**OBJECTIVE**
Print the lines of the data, starting with the first, up to and including the line where "lower_root_bar = 7.9" appears.

**DATA PROVIDED**
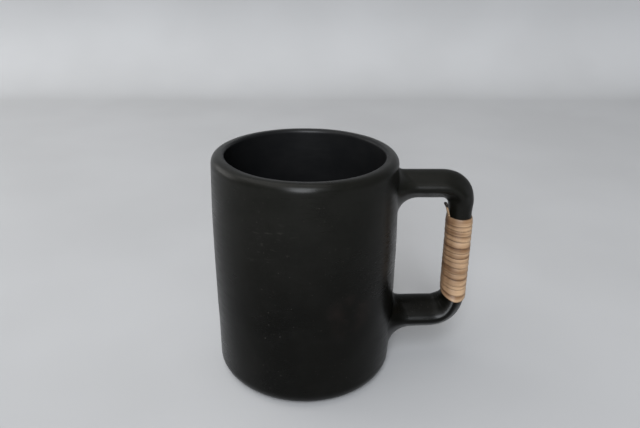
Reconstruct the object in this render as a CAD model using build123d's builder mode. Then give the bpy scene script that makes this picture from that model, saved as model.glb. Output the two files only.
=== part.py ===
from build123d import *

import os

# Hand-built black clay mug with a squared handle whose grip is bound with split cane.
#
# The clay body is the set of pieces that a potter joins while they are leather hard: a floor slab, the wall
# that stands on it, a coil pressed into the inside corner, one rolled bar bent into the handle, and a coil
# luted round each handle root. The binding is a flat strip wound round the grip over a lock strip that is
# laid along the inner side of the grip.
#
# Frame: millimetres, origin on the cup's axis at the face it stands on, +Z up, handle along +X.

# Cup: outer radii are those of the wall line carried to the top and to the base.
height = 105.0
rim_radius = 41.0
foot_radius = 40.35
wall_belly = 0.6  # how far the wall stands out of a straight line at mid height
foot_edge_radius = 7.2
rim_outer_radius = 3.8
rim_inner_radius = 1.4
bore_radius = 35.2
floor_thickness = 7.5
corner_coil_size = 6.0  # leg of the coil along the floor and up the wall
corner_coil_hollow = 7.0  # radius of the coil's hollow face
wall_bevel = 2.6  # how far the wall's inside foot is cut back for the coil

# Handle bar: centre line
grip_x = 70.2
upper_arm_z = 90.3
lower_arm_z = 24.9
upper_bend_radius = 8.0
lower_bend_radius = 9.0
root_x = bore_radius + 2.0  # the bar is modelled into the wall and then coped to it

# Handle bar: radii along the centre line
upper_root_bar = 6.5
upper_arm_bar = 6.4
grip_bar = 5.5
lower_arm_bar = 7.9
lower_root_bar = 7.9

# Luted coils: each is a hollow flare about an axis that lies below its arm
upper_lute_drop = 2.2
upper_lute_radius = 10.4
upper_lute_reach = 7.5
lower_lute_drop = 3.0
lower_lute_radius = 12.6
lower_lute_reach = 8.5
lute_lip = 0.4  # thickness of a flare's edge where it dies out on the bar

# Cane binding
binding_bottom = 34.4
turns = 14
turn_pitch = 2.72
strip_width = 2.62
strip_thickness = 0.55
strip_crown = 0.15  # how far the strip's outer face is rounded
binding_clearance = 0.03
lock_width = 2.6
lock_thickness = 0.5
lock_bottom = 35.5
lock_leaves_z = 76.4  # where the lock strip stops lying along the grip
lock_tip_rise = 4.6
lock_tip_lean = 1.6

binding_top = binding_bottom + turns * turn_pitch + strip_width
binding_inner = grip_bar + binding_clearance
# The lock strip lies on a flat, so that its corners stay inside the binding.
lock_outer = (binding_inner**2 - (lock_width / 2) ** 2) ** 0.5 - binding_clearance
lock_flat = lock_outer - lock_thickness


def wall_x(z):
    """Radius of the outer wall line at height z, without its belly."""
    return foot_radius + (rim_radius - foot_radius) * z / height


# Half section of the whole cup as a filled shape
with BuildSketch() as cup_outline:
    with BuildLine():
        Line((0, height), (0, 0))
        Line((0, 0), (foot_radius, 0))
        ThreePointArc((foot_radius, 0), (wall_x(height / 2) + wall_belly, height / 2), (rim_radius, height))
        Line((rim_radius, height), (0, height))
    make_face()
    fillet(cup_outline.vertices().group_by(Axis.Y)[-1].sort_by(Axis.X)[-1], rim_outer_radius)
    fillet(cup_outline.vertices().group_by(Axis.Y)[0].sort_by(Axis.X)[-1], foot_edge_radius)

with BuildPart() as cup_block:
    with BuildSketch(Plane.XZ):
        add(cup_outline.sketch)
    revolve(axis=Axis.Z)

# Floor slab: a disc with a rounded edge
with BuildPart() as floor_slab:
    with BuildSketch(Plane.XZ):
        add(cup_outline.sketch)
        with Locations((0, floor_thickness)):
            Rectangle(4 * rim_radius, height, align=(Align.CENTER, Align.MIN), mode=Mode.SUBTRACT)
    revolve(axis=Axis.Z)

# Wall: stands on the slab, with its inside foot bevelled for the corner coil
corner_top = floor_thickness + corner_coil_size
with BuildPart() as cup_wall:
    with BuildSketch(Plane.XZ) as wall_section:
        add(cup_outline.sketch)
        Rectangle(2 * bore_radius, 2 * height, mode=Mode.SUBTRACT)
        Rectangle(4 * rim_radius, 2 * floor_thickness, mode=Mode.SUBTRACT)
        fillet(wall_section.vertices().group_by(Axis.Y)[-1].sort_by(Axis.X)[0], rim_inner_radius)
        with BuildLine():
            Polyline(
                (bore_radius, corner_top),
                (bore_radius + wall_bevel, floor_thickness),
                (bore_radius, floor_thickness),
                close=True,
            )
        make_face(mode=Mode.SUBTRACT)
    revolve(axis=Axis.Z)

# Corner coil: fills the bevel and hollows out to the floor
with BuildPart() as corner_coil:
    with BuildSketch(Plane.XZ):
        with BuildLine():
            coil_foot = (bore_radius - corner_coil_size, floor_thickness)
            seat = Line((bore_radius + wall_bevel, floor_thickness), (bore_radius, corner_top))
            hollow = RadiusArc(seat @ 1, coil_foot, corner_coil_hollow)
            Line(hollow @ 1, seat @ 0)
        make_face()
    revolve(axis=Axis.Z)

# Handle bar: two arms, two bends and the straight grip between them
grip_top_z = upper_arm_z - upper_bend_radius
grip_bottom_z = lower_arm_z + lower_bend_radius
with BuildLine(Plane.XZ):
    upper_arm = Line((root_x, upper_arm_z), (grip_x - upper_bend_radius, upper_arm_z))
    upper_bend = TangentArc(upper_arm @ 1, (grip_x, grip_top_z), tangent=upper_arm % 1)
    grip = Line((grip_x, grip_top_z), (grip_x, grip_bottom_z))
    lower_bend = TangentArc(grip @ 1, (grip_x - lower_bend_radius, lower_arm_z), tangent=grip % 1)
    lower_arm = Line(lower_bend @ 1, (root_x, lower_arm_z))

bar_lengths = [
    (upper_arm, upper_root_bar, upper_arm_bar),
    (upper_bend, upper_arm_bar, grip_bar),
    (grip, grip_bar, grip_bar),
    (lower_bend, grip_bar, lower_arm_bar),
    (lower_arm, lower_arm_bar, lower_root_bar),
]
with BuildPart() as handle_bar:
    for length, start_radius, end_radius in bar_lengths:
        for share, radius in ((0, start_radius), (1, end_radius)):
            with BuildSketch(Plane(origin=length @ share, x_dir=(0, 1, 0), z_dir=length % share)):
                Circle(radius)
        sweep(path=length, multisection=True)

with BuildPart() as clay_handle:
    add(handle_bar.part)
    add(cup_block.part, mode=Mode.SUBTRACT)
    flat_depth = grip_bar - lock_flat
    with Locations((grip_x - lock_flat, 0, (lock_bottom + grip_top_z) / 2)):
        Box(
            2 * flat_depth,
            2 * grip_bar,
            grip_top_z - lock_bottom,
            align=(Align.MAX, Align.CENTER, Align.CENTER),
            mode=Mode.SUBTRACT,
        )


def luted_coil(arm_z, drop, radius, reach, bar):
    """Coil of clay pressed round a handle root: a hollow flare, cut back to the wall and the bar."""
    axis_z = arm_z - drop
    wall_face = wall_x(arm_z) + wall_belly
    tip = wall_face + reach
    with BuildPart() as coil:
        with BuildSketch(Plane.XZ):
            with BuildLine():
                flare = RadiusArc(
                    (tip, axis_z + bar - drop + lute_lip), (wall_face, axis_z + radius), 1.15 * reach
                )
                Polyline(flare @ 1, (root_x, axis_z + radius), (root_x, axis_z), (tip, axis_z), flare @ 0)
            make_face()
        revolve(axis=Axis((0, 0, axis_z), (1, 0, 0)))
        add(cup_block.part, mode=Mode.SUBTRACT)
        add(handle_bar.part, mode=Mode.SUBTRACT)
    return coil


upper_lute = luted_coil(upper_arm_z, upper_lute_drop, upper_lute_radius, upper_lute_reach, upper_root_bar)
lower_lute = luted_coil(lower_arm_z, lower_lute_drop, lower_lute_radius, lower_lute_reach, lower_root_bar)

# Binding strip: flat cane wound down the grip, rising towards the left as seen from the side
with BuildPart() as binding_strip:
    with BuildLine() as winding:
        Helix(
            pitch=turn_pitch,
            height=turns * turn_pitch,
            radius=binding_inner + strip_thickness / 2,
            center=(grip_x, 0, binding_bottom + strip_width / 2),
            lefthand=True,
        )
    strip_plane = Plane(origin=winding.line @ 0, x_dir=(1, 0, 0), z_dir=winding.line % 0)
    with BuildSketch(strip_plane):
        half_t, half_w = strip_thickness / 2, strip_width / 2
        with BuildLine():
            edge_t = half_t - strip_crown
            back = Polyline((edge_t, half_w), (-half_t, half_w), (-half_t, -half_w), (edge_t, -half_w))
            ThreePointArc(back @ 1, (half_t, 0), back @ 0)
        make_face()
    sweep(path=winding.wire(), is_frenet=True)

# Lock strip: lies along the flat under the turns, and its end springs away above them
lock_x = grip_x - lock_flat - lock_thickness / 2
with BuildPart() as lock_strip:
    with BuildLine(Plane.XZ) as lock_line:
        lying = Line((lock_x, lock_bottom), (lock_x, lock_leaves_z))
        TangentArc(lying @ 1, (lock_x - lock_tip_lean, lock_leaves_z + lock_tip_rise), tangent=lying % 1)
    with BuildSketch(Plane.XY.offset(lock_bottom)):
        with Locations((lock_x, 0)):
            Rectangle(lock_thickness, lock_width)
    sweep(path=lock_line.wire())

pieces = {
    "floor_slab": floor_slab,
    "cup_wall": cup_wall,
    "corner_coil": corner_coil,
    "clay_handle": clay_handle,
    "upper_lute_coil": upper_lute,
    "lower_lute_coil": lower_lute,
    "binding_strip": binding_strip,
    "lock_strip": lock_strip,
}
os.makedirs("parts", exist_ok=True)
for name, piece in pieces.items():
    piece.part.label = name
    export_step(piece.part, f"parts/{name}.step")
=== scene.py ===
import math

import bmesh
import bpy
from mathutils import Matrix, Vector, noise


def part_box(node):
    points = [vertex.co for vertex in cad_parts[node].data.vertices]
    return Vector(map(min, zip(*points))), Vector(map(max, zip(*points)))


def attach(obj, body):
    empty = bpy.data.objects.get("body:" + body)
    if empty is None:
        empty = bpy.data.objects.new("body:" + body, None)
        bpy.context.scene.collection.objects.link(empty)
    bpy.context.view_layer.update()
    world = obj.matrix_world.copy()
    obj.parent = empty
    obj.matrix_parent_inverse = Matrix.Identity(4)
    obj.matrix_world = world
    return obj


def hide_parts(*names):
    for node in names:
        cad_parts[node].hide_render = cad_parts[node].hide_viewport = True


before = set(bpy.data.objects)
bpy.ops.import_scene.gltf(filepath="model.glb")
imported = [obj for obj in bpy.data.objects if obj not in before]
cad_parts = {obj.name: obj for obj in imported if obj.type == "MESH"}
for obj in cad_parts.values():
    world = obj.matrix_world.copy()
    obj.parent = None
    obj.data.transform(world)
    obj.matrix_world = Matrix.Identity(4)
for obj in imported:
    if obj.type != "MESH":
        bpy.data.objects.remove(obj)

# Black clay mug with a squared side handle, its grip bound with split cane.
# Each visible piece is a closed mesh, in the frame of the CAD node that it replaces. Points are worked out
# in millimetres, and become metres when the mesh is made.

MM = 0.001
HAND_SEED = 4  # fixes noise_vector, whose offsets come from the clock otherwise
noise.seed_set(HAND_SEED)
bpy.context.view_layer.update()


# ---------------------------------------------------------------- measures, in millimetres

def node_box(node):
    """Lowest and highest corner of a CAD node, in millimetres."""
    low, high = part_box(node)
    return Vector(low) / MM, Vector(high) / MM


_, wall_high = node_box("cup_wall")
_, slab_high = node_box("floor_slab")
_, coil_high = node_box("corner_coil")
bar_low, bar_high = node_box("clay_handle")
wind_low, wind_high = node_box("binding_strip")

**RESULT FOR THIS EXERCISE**
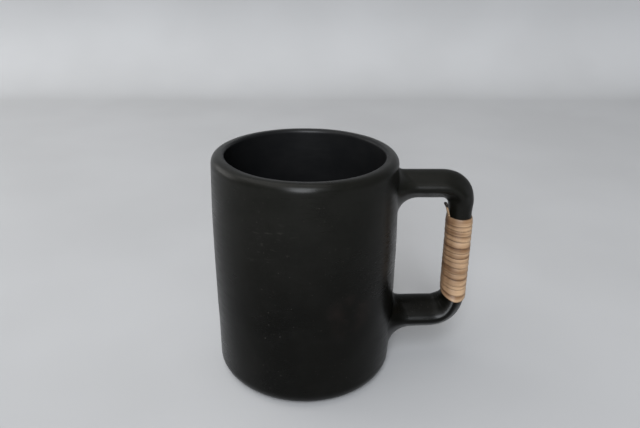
Reconstruct the object in this render as a CAD model using build123d's builder mode. Then give the bpy scene script that makes this picture from that model, saved as model.glb. Output the two files only.
=== part.py ===
from build123d import *

import os

# Hand-built black clay mug with a squared handle whose grip is bound with split cane.
#
# The clay body is the set of pieces that a potter joins while they are leather hard: a floor slab, the wall
# that stands on it, a coil pressed into the inside corner, one rolled bar bent into the handle, and a coil
# luted round each handle root. The binding is a flat strip wound round the grip over a lock strip that is
# laid along the inner side of the grip.
#
# Frame: millimetres, origin on the cup's axis at the face it stands on, +Z up, handle along +X.

# Cup: outer radii are those of the wall line carried to the top and to the base.
height = 105.0
rim_radius = 41.0
foot_radius = 40.35
wall_belly = 0.6  # how far the wall stands out of a straight line at mid height
foot_edge_radius = 7.2
rim_outer_radius = 3.8
rim_inner_radius = 1.4
bore_radius = 35.2
floor_thickness = 7.5
corner_coil_size = 6.0  # leg of the coil along the floor and up the wall
corner_coil_hollow = 7.0  # radius of the coil's hollow face
wall_bevel = 2.6  # how far the wall's inside foot is cut back for the coil

# Handle bar: centre line
grip_x = 70.2
upper_arm_z = 90.3
lower_arm_z = 24.9
upper_bend_radius = 8.0
lower_bend_radius = 9.0
root_x = bore_radius + 2.0  # the bar is modelled into the wall and then coped to it

# Handle bar: radii along the centre line
upper_root_bar = 6.5
upper_arm_bar = 6.4
grip_bar = 5.5
lower_arm_bar = 7.9
lower_root_bar = 7.9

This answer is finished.